Since I am leading a discussion about the War and Macon
County this afternoon (at the Hudson Library in Highlands), I thought maybe we
would turn our attention to a survey about Macon County and the War.
Macon County was created in 1828, taken from Haywood County.
It was named for Nathaniel Macon, a early North Carolina political leader in
Washington. Franklin is the county seat.
In 1860, the population of Macon County was 6,004, including
519 slaves and 115 free persons of color. In the 1860 presidential election,
local white men cast 221 votes for Breckinridge, 469 for Bell, and 13 for
When the secession crisis came in February 1861, locals were
divided. Local men cast 250 votes for the convention, and 259 votes against
calling the convention. Their one delegate was Conaro D.
Smith. Born in 1813 in North Carolina, Smith grew up in Tennessee, and then
returned to North Carolina, clerking for the firm of Smith and McElroy in
Yancey County. Soon thereafter, Smith was licensed to preach, traveling the
circuit in Georgia and Tennessee, before retiring to Macon County. He would go
on to serve in the General Assembly in 1862. He died in January 1894.

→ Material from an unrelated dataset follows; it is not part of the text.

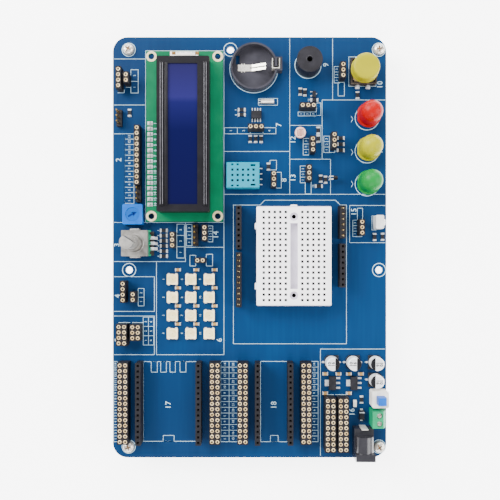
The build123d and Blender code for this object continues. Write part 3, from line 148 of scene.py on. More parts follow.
def pick(piece):
    """Select one object and nothing else"""
    bpy.ops.object.select_all(action="DESELECT")
    piece.select_set(True)
    bpy.context.view_layer.objects.active = piece
    return piece


def bake(piece):
    """Put an object's place and size into its mesh"""
    pick(piece)
    bpy.ops.object.transform_apply(location=True, rotation=True, scale=True)
    return piece


def carry(piece, matrix):
    """Move a finished shape, mesh and all"""
    piece.data.transform(matrix)
    piece.data.update()
    return piece


def block(width, depth, height, place=(0.0, 0.0, 0.0), edge=0.1, segments=1):
    """A moulded or cut block standing on its place, its edges broken"""
    bpy.ops.object.select_all(action="DESELECT")
    bpy.ops.mesh.primitive_cube_add(
        size=1, location=(mm(place[0]), mm(place[1]), mm(place[2] + height / 2)),
        scale=(mm(width), mm(depth), mm(height)),
    )
    piece = bake(bpy.context.object)
    if edge:
        rounding = piece.modifiers.new("edges", "BEVEL")
        rounding.width = mm(edge)
        rounding.segments = segments
        rounding.limit_method = "ANGLE"
        bpy.ops.object.modifier_apply(modifier="edges")
    return piece


def open_mesh(piece):
    """Edit one object's mesh, all of it selected"""
    pick(piece)
    bpy.ops.object.mode_set(mode="EDIT")
    bpy.ops.mesh.select_all(action="SELECT")


def close_mesh():
    """Turn all faces outwards and leave edit mode"""
    bpy.ops.mesh.select_all(action="SELECT")
    bpy.ops.mesh.normals_make_consistent(inside=False)
    bpy.ops.object.mode_set(mode="OBJECT")


def lathe(rings, sides=32, closed=False):
    """A solid raised from a disc through rings of (radius, height), as turning leaves it.

    A closed one starts from an empty circle and comes back to it.
    """
    radius, height = rings[0]
    bpy.ops.object.select_all(action="DESELECT")
    bpy.ops.mesh.primitive_circle_add(vertices=sides, radius=mm(radius), location=(0, 0, mm(height)),
                                      fill_type="NOTHING" if closed else "NGON")
    piece = bake(bpy.context.object)
    open_mesh(piece)
    for new_radius, new_height in rings[1:] + (rings[:1] if closed else []):
        bpy.ops.mesh.extrude_region_move(
            TRANSFORM_OT_translate={"value": (0, 0, mm(new_height - height))})
        factor = new_radius / radius
        bpy.ops.transform.resize(value=(factor, factor, 1), center_override=(0, 0, mm(new_height)))
        radius, height = new_radius, new_height
    if closed:
        bpy.ops.mesh.select_all(action="SELECT")
        bpy.ops.mesh.remove_doubles(threshold=1e-7)
    close_mesh()
    return piece


def hoop(rings, sides=32):
    """A closed ring whose section runs through (radius, height) points"""
    return lathe(rings, sides, closed=True)


def strip(points, width, thickness):
    """A flat strip bent through (x, z) points, as a lead or spring is"""
    bpy.ops.object.select_all(action="DESELECT")
    bpy.ops.mesh.primitive_plane_add(size=1, location=(mm(points[0][0]), 0, mm(points[0][1])),
                                     rotation=(0, radians(90), 0))
    bpy.context.object.scale = (mm(thickness), mm(width), 1)
    piece = bake(bpy.context.object)
    open_mesh(piece)
    for (x0, z0), (x1, z1) in zip(points, points[1:]):
        bpy.ops.mesh.extrude_region_move(
            TRANSFORM_OT_translate={"value": (mm(x1 - x0), 0, mm(z1 - z0))})
    close_mesh()
    return piece


def carve(piece, cutter):
    """Cut one shape out of another"""
    pick(piece)
    cut = piece.modifiers.new("cut", "BOOLEAN")
    cut.operation = "DIFFERENCE"
    cut.solver = "EXACT"
    cut.object = cutter
    bpy.ops.object.modifier_apply(modifier="cut")
    bpy.data.objects.remove(cutter)
    return piece


def copies(pattern, matrices):
    """Copies of a finished shape, each with its own mesh; the pattern itself is used up"""
    made = []
    for matrix in matrices:
        copy = bpy.data.objects.new(pattern.name, pattern.data.copy())
        bpy.context.scene.collection.objects.link(copy)
        made.append(carry(copy, matrix))
    bpy.data.objects.remove(pattern)
    return made


def together(pieces):
    """Join shapes into one piece"""
    bpy.ops.object.select_all(action="DESELECT")
    for piece in pieces:
        piece.select_set(True)
    bpy.context.view_layer.objects.active = pieces[0]
    if len(pieces) > 1:
        bpy.ops.object.join()
    return bpy.context.view_layer.objects.active


def repeat(pattern, places, height=0.0, turn=0.0):
    """A pattern copied to every place at one height and turn, joined"""
    return together(copies(pattern, [turned_at(place, height, turn) for place in places]))


def coat(piece, *materials):
    """Give a piece its finish, and further finishes for faces chosen later"""
    piece.data.materials.clear()
    for material in materials:
        piece.data.materials.append(material)
    return piece


def coat_where(piece, slot, test):
    """Give a further finish to the faces whose centre and normal pass a test"""
    for face in piece.data.polygons:
        if test(face.center * 1000, face.normal):
            face.material_index = slot
    return piece


def settle(piece, name, body="board", stands_for=(), smooth=32):
    """Name a finished piece, smooth it, and seat it on its body"""
    piece.name = name
    piece.data.name = name
    pick(piece)
    if smooth:
        bpy.ops.object.shade_smooth_by_angle(angle=radians(smooth))
    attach(piece, body)
    if stands_for:
        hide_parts(*stands_for)
    return piece


# Finishes

def add(tree, kind, inputs=None, links=None, **settings):
    """Add one node with its settings, socket values and links"""
    made = tree.nodes.new(kind)
    for key, value in settings.items():
        setattr(made, key, value)
    for key, value in (inputs or {}).items():
        made.inputs[key].default_value = value
    for key, (source, output) in (links or {}).items():
        tree.links.new(source.outputs[output], made.inputs[key])
    return made


def blend_stops(ramp, stops):
    """Set a colour ramp's stops"""
    band = ramp.color_ramp
    while len(band.elements) < len(stops):
        band.elements.new(0.5)
    for element, (position, colour) in zip(band.elements, stops):
        element.position = position
        element.color = colour


def blank(name):
    """A new material whose node tree is empty"""
    material = bpy.data.materials.new(name)
    material.use_nodes = True
    material.node_tree.nodes.clear()
    return material


# moulded and printed skins scatter most of their gloss, so little white lies over their colour
SOFT_SHINE = 0.14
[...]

When the war came, Macon County sent 1,267 men to Confederate
service. They served in Company K, 1st North Carolina Cavalry; Companies E and
G, 6th North Carolina Cavalry; Company A, 7th North Carolina Cavalry; Company
H, 16th North Carolina State Troops; Company G, 25th North Carolina Troops;
Companies B and I, 39th North Carolina Troops; Company D, 62nd North Carolina
Troops; and Company K, 69th North Carolina Troops. Macon County also had 22 men
who served in the Union army, mostly in one of the United States Volunteer
regiments. By the end of the War, 201 men had died in Confederate service.
Like many other mountain counties, Macon County's war was
very personal. There were a couple of key events that did take place within the
county. Thomas's Legion of Cherokee and white soldiers was created in Franklin in
September 1862, and one of the last surrenders of Confederate forces in the
east also took place in the town at Dixie Hall on May 12, 1865.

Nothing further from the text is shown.